The dissent also contends that the trial court imposed sanctions for a violation of ABA Rules of Professional Conduct. Although the trial court mentioned these rules, we find that the court did not base its decision upon them. The court did not punish appellant for attorney misconduct; it punished appellant for delay, as Local Rule 240(c)(4) requires. The trial court’s discussion of ethical rules is nothing more than dicta and is irrelevant to this appeal.

Nor do we find that the trial court erred in failing to consider prejudice. The local rule mandates sanctions when a party fails to order a transcript; it does not require consideration of prejudice. Even if prejudice were an issue, we would find that a seventeen-month delay in consideration of post-trial motions is inherently prejudicial.
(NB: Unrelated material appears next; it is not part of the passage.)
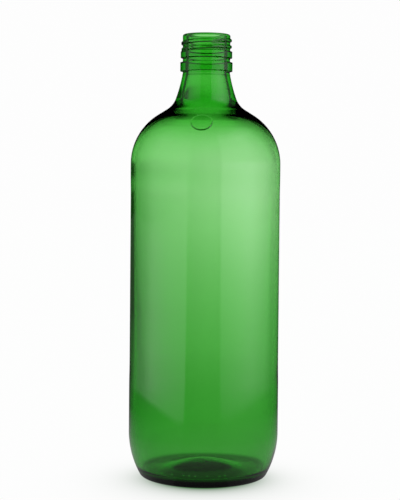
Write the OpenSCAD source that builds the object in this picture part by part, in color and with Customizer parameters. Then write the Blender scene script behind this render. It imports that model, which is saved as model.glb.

Given our holding that the trial court properly dismissed the post-trial motions, we' need not address the merits of this appeal. Nevertheless, we note that we have reviewed appellant’s issues and find them meritless.

Order dismissing post-trial motion is affirmed. Judgment affirmed.

JOHNSON, J., files a dissenting opinion.

. Although the DeFazio court was divided on other issues, five of the six Supreme Court justices reviewing the case joined Justice Papadakos’ opinion regarding Rule 240(c)(4).